12:05 Garage- ’70 Duster build

I took some time to educate myself on camber gain and roll center, then took a whole bunch of measurements and did more research on what it would take to either simulate a taller spindle or make another spindle work. Based on my math, I needed the upper ball joint to be approximately 1" taller than the 1" tall one Denny supplies. My spindles are drop in replacements for a M2, they are short. Wilwood make a M2 that they state is taller, but it's only 1/2 taller than mine. I found some 1.5" taller ball joints, but they ultimately weren't going to get the upper control arm where it needed to be. Of course the Wilwood spindle with the 1.5" ball joint would get me there, but that means buying brake hubs and discs also. I didn't want to go there. I had to dig to the depths of the internet, but I ultimately found a 2" taller upper ball joint with the same 1.5" per foot taper I needed. I quickly got them on order and hoped my math was correct.

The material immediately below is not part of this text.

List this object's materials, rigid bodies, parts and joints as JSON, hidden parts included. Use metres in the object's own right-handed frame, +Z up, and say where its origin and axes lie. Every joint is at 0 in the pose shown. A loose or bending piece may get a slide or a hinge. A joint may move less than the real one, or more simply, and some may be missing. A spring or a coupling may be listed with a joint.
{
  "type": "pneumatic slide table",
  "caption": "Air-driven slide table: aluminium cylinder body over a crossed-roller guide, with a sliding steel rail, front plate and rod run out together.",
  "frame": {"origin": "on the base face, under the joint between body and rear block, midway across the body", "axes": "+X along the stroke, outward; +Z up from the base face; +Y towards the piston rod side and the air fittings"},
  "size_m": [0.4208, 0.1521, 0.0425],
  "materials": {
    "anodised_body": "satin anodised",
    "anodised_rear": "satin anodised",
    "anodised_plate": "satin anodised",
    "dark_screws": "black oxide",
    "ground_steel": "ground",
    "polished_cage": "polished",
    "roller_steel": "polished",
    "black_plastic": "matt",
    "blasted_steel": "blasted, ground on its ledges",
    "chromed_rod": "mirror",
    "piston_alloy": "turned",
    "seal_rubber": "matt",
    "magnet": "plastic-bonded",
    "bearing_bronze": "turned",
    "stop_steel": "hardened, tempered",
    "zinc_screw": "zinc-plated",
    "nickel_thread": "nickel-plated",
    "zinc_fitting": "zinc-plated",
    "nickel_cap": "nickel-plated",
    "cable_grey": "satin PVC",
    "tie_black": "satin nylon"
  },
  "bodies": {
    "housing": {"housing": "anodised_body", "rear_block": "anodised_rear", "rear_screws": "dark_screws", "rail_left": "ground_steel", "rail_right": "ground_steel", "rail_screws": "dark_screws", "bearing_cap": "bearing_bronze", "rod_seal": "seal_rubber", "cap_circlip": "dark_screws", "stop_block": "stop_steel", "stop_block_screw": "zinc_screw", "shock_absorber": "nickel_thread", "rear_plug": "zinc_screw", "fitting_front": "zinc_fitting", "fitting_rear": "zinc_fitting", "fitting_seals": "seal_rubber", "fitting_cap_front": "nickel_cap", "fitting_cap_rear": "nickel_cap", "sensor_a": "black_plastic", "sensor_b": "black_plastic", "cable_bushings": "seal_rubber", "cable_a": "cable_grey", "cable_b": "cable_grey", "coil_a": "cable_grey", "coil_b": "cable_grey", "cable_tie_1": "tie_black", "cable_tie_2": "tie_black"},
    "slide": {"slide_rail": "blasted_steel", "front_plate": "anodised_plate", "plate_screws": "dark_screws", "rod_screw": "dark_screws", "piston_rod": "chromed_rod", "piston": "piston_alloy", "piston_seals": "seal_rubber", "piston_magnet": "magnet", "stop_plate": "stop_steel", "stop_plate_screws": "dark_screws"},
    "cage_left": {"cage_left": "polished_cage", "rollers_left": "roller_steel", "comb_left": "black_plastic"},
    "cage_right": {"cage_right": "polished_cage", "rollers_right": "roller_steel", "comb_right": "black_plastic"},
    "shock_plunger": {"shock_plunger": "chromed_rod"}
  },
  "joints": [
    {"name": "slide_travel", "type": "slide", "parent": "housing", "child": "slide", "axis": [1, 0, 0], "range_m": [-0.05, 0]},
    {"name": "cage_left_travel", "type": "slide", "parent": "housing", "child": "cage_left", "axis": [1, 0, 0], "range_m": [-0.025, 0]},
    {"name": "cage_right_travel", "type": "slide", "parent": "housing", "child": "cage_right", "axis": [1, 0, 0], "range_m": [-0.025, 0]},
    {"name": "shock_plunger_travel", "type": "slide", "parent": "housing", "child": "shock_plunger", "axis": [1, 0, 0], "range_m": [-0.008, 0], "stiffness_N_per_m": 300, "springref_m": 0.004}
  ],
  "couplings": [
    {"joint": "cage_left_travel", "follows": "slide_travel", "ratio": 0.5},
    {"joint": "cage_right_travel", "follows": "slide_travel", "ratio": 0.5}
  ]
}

In the meantime, we are trying a different lower control arm so I can widen the track width a touch, and also replaced the sway bar for some additional tire clearance. Before I took the original setup completely apart, I measured the camber gain so I have something to compare it to. The results are as follows:

Ride height +3 - 1.6 degrees
Ride height +2 - .7 degrees
Ride height +1 - .1 degrees
Ride height - 0 degrees
Ride height -1 - .3
Ride height -1.5 - .7

So this shows 1.6 degrees of total camber gain at full compression. Since the upper control arms are mounted on an angle and measuring the arms seems confusing, I measured the upper ball joint housing at 6.5 degree angle down toward the tire at ride height. I had assumed the ball joint housing angle was the best place to get the arm angle. I assumed the average angle of the arms would be the angle of the ball joint. Guess what, it was. I measured the front arm at 12.7 degrees and the rear arm at .3 degrees, which has a 6.5 degree average.

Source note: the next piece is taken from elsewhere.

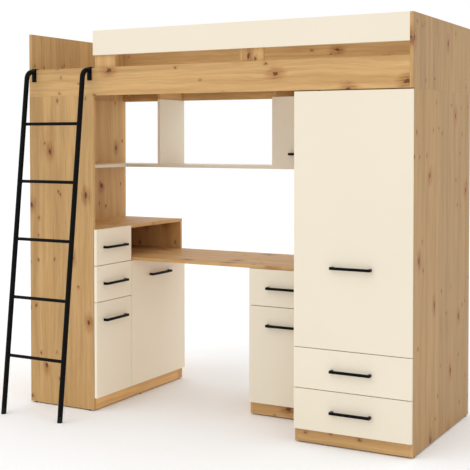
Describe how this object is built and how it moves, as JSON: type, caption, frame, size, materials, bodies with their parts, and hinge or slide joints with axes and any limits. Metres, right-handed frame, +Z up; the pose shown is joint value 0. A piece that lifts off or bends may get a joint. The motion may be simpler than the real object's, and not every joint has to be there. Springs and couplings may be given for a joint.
{
  "type": "loft bed with desk",
  "caption": "Loft bed over a desk: raised bed box on a drawer tower and a wardrobe, with pedestal, shelf with a flap, and a hook-on ladder.",
  "frame": {"origin": "middle of the footprint on the floor, the ladder's feet included", "axes": "+X along the bed from the ladder end to the wardrobe, +Y from the fronts to the wall, +Z up"},
  "size_m": [2.05, 1.0926, 1.888],
  "materials": {
    "oak": "matt oak-decor board with knots",
    "cream": "smooth cream melamine board",
    "white_board": "white melamine drawer board and hardboard",
    "pine": "bare planed pine",
    "black_metal": "black powder coat",
    "steel": "nickel or zinc plated",
    "black_plastic": "black nylon",
    "black_rubber": "black rubber"
  },
  "bodies": {
    "root": {"bed_end_left": "oak", "bed_end_right": "oak", "front_rail": "oak", "back_panel": "oak", "guard_panel": "cream", "guard_posts": "oak", "slat_ledges": "pine", "slats": "pine", "shelf_board": "cream", "shelf_dividers": "cream", "shelf_hangers": "oak", "tower_front_side": "oak", "tower_end_wall": "oak", "tower_back_side": "oak", "tower_top": "oak", "tower_inner_boards": "oak", "desk_top": "oak", "pedestal_carcass": "oak", "wardrobe_sides": "oak", "wardrobe_crossboards": "oak", "back_boards": "white_board", "clothes_rod": "steel", "glides": "black_plastic", "drawer_runners": "steel", "hinge_arms": "steel", "cam_locks": "steel"},
    "ladder": {"ladder_stiles": "black_metal", "ladder_rungs": "black_metal", "ladder_hooks": "black_metal", "ladder_feet": "black_rubber"},
    "tower_drawer_upper": {"tower_drawer_upper_front": "cream", "tower_drawer_upper_box": "white_board", "tower_drawer_upper_handle": "black_metal"},
    "tower_drawer_lower": {"tower_drawer_lower_front": "cream", "tower_drawer_lower_box": "white_board", "tower_drawer_lower_handle": "black_metal"},
    "pedestal_drawer": {"pedestal_drawer_front": "cream", "pedestal_drawer_box": "white_board", "pedestal_drawer_handle": "black_metal"},
    "wardrobe_drawer_upper": {"wardrobe_drawer_upper_front": "cream", "wardrobe_drawer_upper_box": "white_board", "wardrobe_drawer_upper_handle": "black_metal"},
    "wardrobe_drawer_lower": {"wardrobe_drawer_lower_front": "cream", "wardrobe_drawer_lower_box": "white_board", "wardrobe_drawer_lower_handle": "black_metal"},
    "tower_narrow_door": {"tower_narrow_door": "cream", "tower_narrow_door_cups": "steel", "tower_narrow_door_handle": "black_metal"},
    "tower_wide_door": {"tower_wide_door": "cream", "tower_wide_door_cups": "steel", "tower_wide_door_handle": "black_metal"},
    "pedestal_door": {"pedestal_door": "cream", "pedestal_door_cups": "steel", "pedestal_door_handle": "black_metal"},
    "wardrobe_door": {"wardrobe_door": "cream", "wardrobe_door_cups": "steel", "wardrobe_door_handle": "black_metal"},
    "shelf_flap": {"shelf_flap": "cream", "shelf_flap_cups": "steel", "shelf_flap_handle": "black_metal"}
  },
  "joints": [
    {"name": "ladder_lift", "type": "slide", "parent": "root", "child": "ladder", "axis": [0, 0, 1], "range_m": [0, 0.12]},
    {"name": "tower_drawer_upper_slide", "type": "slide", "parent": "root", "child": "tower_drawer_upper", "axis": [1, 0, 0], "range_m": [0, 0.26]},
    {"name": "tower_drawer_lower_slide", "type": "slide", "parent": "root", "child": "tower_drawer_lower", "axis": [1, 0, 0], "range_m": [0, 0.26]},
    {"name": "pedestal_drawer_slide", "type": "slide", "parent": "root", "child": "pedestal_drawer", "axis": [0, -1, 0], "range_m": [0, 0.33]},
    {"name": "wardrobe_drawer_upper_slide", "type": "slide", "parent": "root", "child": "wardrobe_drawer_upper", "axis": [0, -1, 0], "range_m": [0, 0.38]},
    {"name": "wardrobe_drawer_lower_slide", "type": "slide", "parent": "root", "child": "wardrobe_drawer_lower", "axis": [0, -1, 0], "range_m": [0, 0.38]},
    {"name": "tower_narrow_door_hinge", "type": "hinge", "parent": "root", "child": "tower_narrow_door", "pos_m": [-0.607, -0.28418, 0.168], "axis": [0, 0, -1], "range_deg": [0, 100]},
    {"name": "tower_wide_door_hinge", "type": "hinge", "parent": "root", "child": "tower_wide_door", "pos_m": [-0.607, 0.54482, 0.168], "axis": [0, 0, 1], "range_deg": [0, 95]},
    {"name": "pedestal_door_hinge", "type": "hinge", "parent": "root", "child": "pedestal_door", "pos_m": [0.0825, 0.02632, 0.168], "axis": [0, 0, -1], "range_deg": [0, 100]},
    {"name": "wardrobe_door_hinge", "type": "hinge", "parent": "root", "child": "wardrobe_door", "pos_m": [1.0235, -0.28568, 0.532], "axis": [0, 0, 1], "range_deg": [0, 100]},
    {"name": "shelf_flap_hinge", "type": "hinge", "parent": "root", "child": "shelf_flap", "pos_m": [0.2755, 0.27832, 1.5685], "axis": [-1, 0, 0], "range_deg": [0, 88]}
  ]
}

The goal was to get the upper ball joint angle higher at the tire (angled down toward the center of the car). Some preliminary measurements with the new 2" long ball joints are promising. I'll share the camber gain difference once I have it back on the ground and get the alignment done. I'll also calculate the roll center to see how high it is. Based on what I have read, since the angles of the arms with the 1" ball joint will never intersect, the roll center was in the ground, which puts lots of leverage to make the car roll. Getting the roll center above ground should make a huge impact on the handling. I'm getting anxious!